**EXERCISE INSTRUCTIONS**
What is needed is an exact copy of the lines from the one containing "(-FIGURE_MIDDLE_X, -FIGURE_MIDDLE_Y, 0.0)" to the one containing "points = [vertex.co", both lines included, and no other lines.

**SUPPLIED DATA**
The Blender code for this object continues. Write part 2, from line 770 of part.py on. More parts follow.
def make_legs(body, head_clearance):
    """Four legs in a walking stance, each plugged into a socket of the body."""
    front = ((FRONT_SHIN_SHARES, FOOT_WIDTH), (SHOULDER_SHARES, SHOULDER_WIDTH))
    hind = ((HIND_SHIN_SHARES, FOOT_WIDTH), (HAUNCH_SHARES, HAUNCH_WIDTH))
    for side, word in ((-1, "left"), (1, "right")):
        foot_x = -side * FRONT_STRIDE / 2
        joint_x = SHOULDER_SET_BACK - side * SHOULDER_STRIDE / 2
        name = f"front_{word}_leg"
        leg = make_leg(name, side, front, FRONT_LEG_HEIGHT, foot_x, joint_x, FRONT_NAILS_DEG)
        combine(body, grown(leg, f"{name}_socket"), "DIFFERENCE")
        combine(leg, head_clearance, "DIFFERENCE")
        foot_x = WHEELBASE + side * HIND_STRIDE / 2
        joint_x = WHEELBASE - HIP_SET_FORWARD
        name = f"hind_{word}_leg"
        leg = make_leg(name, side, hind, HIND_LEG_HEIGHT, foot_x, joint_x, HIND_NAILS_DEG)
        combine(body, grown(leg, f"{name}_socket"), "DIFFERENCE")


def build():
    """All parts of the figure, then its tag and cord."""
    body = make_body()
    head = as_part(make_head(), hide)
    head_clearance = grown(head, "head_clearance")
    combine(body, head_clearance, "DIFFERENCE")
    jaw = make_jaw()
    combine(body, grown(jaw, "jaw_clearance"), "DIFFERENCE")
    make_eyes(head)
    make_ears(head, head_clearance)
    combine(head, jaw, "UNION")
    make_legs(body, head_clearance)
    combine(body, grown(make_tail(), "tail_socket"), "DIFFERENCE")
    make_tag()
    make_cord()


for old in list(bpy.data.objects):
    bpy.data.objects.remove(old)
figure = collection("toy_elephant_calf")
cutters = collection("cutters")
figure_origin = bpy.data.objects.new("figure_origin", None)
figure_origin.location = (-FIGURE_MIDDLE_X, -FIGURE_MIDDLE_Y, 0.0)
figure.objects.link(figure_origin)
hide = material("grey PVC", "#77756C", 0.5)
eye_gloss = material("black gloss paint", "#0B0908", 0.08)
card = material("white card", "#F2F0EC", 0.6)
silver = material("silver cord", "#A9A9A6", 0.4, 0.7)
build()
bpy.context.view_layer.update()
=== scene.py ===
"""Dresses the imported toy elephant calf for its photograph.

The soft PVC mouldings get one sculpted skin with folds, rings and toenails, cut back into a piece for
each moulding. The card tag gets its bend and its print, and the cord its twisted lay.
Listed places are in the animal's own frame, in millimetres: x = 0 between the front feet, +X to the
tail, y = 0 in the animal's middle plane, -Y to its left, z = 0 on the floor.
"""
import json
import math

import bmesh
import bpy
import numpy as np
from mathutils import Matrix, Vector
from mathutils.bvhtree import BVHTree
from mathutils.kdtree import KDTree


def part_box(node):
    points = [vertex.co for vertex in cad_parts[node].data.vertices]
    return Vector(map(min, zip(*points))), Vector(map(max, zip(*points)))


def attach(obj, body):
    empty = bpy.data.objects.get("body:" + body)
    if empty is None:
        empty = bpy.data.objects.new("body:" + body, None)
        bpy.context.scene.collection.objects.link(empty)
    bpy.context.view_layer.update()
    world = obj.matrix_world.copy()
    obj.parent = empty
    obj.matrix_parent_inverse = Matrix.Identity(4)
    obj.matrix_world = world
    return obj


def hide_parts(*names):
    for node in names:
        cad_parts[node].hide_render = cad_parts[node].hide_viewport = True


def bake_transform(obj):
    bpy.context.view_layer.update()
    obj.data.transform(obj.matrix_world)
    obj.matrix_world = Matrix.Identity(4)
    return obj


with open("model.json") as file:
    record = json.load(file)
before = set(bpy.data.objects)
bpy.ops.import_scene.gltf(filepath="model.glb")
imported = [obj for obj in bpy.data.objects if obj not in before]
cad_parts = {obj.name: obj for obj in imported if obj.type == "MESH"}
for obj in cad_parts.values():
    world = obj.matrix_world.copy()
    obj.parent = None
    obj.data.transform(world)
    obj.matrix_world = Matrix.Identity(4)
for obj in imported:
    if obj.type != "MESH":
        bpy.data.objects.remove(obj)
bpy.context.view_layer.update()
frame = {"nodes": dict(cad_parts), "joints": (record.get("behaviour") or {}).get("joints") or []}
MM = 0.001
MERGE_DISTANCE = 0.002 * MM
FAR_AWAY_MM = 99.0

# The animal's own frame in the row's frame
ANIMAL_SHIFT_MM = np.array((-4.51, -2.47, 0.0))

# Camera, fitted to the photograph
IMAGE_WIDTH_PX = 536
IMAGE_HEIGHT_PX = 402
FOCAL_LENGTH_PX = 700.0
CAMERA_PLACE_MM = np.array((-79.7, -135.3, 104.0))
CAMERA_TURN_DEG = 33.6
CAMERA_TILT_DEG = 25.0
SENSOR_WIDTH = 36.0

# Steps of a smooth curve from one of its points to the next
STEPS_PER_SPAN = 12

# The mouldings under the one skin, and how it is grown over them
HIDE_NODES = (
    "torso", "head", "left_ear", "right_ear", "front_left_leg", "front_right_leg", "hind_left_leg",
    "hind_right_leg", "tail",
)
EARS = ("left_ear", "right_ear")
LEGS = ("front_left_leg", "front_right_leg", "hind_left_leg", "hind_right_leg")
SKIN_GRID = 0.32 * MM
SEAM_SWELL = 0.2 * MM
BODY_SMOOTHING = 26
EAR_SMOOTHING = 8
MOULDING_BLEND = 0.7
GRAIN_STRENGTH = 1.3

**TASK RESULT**
figure_origin.location = (-FIGURE_MIDDLE_X, -FIGURE_MIDDLE_Y, 0.0)
figure.objects.link(figure_origin)
hide = material("grey PVC", "#77756C", 0.5)
eye_gloss = material("black gloss paint", "#0B0908", 0.08)
card = material("white card", "#F2F0EC", 0.6)
silver = material("silver cord", "#A9A9A6", 0.4, 0.7)
build()
bpy.context.view_layer.update()
=== scene.py ===
"""Dresses the imported toy elephant calf for its photograph.

The soft PVC mouldings get one sculpted skin with folds, rings and toenails, cut back into a piece for
each moulding. The card tag gets its bend and its print, and the cord its twisted lay.
Listed places are in the animal's own frame, in millimetres: x = 0 between the front feet, +X to the
tail, y = 0 in the animal's middle plane, -Y to its left, z = 0 on the floor.
"""
import json
import math

import bmesh
import bpy
import numpy as np
from mathutils import Matrix, Vector
from mathutils.bvhtree import BVHTree
from mathutils.kdtree import KDTree


def part_box(node):
    points = [vertex.co for vertex in cad_parts[node].data.vertices]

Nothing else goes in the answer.